*PROBLEM TO SOLVE*
Count how many lines of the data below contain the string "joints"; the reply should be that number alone.

------------------------

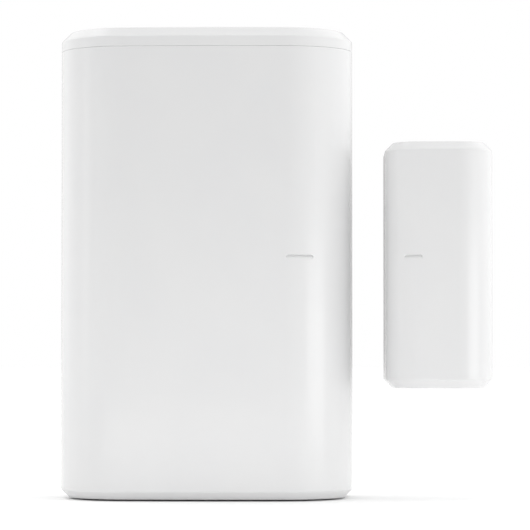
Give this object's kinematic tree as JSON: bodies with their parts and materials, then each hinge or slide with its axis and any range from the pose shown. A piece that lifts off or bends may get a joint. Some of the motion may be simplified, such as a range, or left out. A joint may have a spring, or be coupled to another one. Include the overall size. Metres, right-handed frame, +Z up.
{
  "type": "door contact sensor",
  "caption": "Two-piece door contact sensor: a tall main unit with a sliding cover, cells and a reed switch, and a smaller magnet unit beside it.",
  "frame": {"origin": "centre of the main unit's adhesive face, on the wall plane", "axes": "+Z up, +X from the main unit towards the magnet unit, +Y into the wall"},
  "size_m": [0.0649, 0.021, 0.07],
  "materials": {
    "housing_white": "white moulded ABS, light satin gloss",
    "base_white": "white moulded ABS, fine matt texture",
    "foam_tape": "white closed-cell foam adhesive",
    "board_green": "green solder mask",
    "radio_board": "dark blue-green solder mask",
    "tray_black": "black moulded nylon",
    "contact_nickel": "nickel plated sheet",
    "spring_steel": "nickel plated wire",
    "cell_can": "nickel plated steel",
    "cell_jacket": "plain slate-blue plastic sleeve with a pale ring at the positive end",
    "shield_tin": "tin plated sheet",
    "antenna_gold": "gold plated copper",
    "chip_black": "black moulded package",
    "passive_ceramic": "small chip parts with tinned ends",
    "capacitor_sleeve": "bare aluminium can",
    "led_lens": "milky lens on a white body",
    "reed_glass": "clear green-tinted glass",
    "reed_lead": "tin plated nickel-iron",
    "switch_black": "black moulded switch housing",
    "button_brown": "brown moulded plunger",
    "plunger_grey": "grey acetal",
    "screw_steel": "zinc plated steel",
    "magnet_nickel": "nickel plated magnet",
    "cradle_white": "natural white nylon"
  },
  "bodies": {
    "base_unit": {"top_cap": "housing_white", "rear_base": "base_white", "mounting_tape": "foam_tape", "circuit_board": "board_green", "radio_board": "radio_board", "battery_holder": "tray_black", "positive_contact": "contact_nickel", "negative_contact": "contact_nickel", "link_contact": "contact_nickel", "negative_spring": "spring_steel", "link_spring": "spring_steel", "tamper_spring": "spring_steel", "cell_left_can": "cell_can", "cell_right_can": "cell_can", "cell_left_jacket": "cell_jacket", "cell_right_jacket": "cell_jacket", "shield_can": "shield_tin", "crystal_can": "shield_tin", "antenna": "antenna_gold", "controller_chip": "chip_black", "passives": "passive_ceramic", "reservoir_capacitor": "capacitor_sleeve", "status_led": "led_lens", "reed_glass": "reed_glass", "reed_fixed_lead": "reed_lead", "reed_top_lead": "reed_lead", "reset_switch_body": "switch_black", "tamper_switch_body": "switch_black", "board_screws": "screw_steel"},
    "cover": {"front_cover": "housing_white"},
    "magnet_unit": {"magnet_cover": "housing_white", "magnet_base": "base_white", "magnet_cradle": "cradle_white", "bar_magnet": "magnet_nickel", "magnet_tape": "foam_tape"},
    "reset_plunger": {"reset_button": "button_brown"},
    "tamper_pin": {"tamper_plunger": "plunger_grey"},
    "reed_blade": {"reed_moving_blade": "reed_lead"}
  },
  "joints": [
    {"name": "cover_slide", "type": "slide", "parent": "base_unit", "child": "cover", "axis": [0, 0, -1], "range_m": [0, 0.066]},
    {"name": "magnet_slide", "type": "slide", "parent": "base_unit", "child": "magnet_unit", "axis": [1, 0, 0], "range_m": [0, 0.06]},
    {"name": "reset_button_press", "type": "slide", "parent": "base_unit", "child": "reset_plunger", "axis": [0, 1, 0], "range_m": [0, 0.00025], "stiffness_N_per_m": 4000, "springref_m": -0.00005},
    {"name": "tamper_press", "type": "slide", "parent": "base_unit", "child": "tamper_pin", "axis": [0, -1, 0], "range_m": [0, 0.0012], "stiffness_N_per_m": 400, "springref_m": -0.001, "deforming": ["tamper_spring"]},
    {"name": "reed_flex", "type": "hinge", "parent": "base_unit", "child": "reed_blade", "pos_m": [0.01489, -0.008, 0.00535], "axis": [0, 1, 0], "range_deg": [0, 1]}
  ],
  "couplings": [
    {"joint": "reed_flex", "follows": "magnet_slide", "rad_per_m": 0.29}
  ]
}
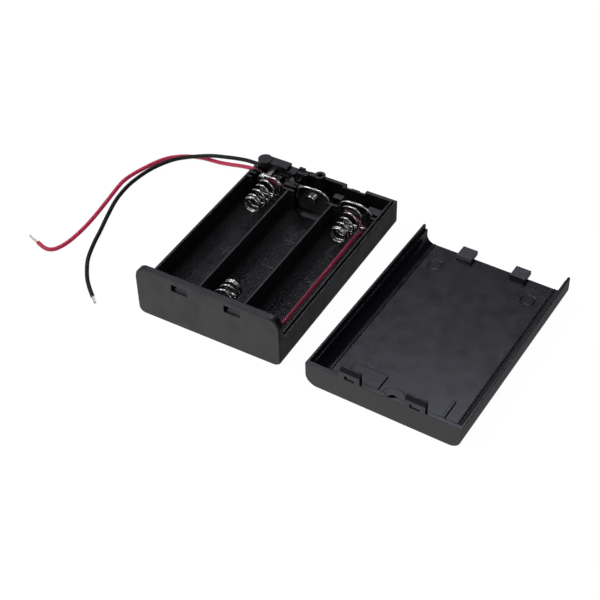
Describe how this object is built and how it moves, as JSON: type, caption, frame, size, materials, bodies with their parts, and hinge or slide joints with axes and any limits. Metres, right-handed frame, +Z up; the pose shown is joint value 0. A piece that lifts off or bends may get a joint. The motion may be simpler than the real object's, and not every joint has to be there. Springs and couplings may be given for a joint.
{
  "type": "cylindrical cell holder",
  "caption": "Open battery tray for cylindrical cells with coil spring contacts, a hooked flange, a slide switch, two leads and a loose clip-on cover.",
  "frame": {"origin": "middle of the tray's underside, on the surface that it lies on", "axes": "+X across the cells, away from the leads and towards the cover as it lies; +Y from the flange to the switch end; +Z up, out of the tray's open side"},
  "size_m": [0.156, 0.0754, 0.0172],
  "materials": {
    "tray_plastic": "satin, fine moulded texture",
    "cover_plastic": "satin inside, moulded",
    "switch_plastic": "satin",
    "spring_wire": "bright nickel plate",
    "contact_plate": "bright nickel plate",
    "terminal_strip": "tinned",
    "switch_spring": "plain",
    "solder": "bright solder",
    "red_sleeve": "soft extruded sleeve",
    "black_sleeve": "soft extruded sleeve",
    "tinned_strands": "tinned copper strands"
  },
  "bodies": {
    "tray": {"case_base": "tray_plastic", "negative_spring": "spring_wire", "far_link_wire": "spring_wire", "near_link_wire": "spring_wire", "far_positive_plate": "contact_plate", "near_positive_plate": "contact_plate", "red_positive_plate": "contact_plate", "spring_terminal": "terminal_strip", "lead_terminal": "terminal_strip", "switch_retainer": "switch_plastic", "solder_on_spring": "solder", "solder_on_lug": "solder", "solder_on_terminal": "solder", "red_lead": "red_sleeve", "black_lead": "black_sleeve", "red_lead_tip": "tinned_strands", "black_lead_tip": "tinned_strands", "red_lead_inner": "red_sleeve", "black_lead_inner": "black_sleeve"},
    "slider": {"switch_slider": "switch_plastic", "switch_bridge": "switch_spring"},
    "cover": {"cover": "cover_plastic"}
  },
  "joints": [
    {"name": "switch_slide", "type": "slide", "parent": "tray", "child": "slider", "axis": [1, 0, 0], "range_m": [0, 0.003]},
    {"name": "cover_lift", "type": "slide", "parent": "tray", "child": "cover", "axis": [0, 0, 1], "range_m": [0, 0.03]}
  ]
}
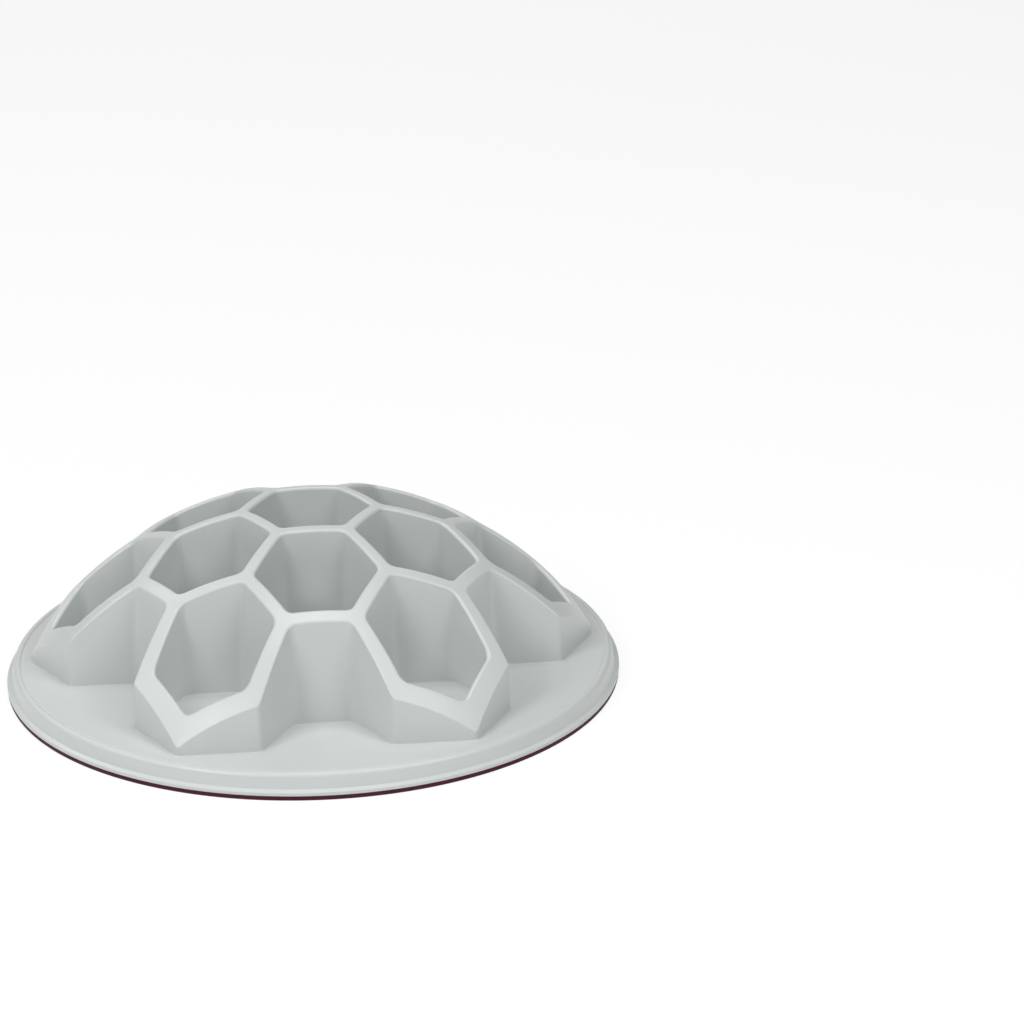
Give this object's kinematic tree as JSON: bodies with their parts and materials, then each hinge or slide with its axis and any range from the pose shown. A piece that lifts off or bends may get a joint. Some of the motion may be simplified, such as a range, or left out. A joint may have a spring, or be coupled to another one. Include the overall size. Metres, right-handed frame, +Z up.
{
  "type": "slow feeder bowl",
  "caption": "Round, low slow feeder bowl: a dome of open honeycomb cells on a shallow tray with a banded rim, standing on a dark rubber grip ring.",
  "frame": {"origin": "centre of the grip ring's foot, on the surface that the bowl stands on", "axes": "+Z up along the axis of the dome; the walls of the closed cells have their corners towards +X and -X, and -Y faces the viewer of the picture, with an open bay there"},
  "size_m": [0.2983, 0.2984, 0.0856],
  "materials": {
    "moulding": "pale grey-green moulded plastic, satin, with soft highlights on the wall tops",
    "grip": "dark burgundy rubber, dull"
  },
  "bodies": {
    "root": {"centre_cell": "moulding", "inner_cell_1": "moulding", "inner_cell_2": "moulding", "inner_cell_3": "moulding", "inner_cell_4": "moulding", "inner_cell_5": "moulding", "inner_cell_6": "moulding", "outer_cell_1": "moulding", "outer_cell_2": "moulding", "outer_cell_3": "moulding", "outer_cell_4": "moulding", "outer_cell_5": "moulding", "outer_cell_6": "moulding", "tray_and_rim": "moulding", "grip_ring": "grip"}
  },
  "joints": []
}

------------------------

*FULL ANSWER*
4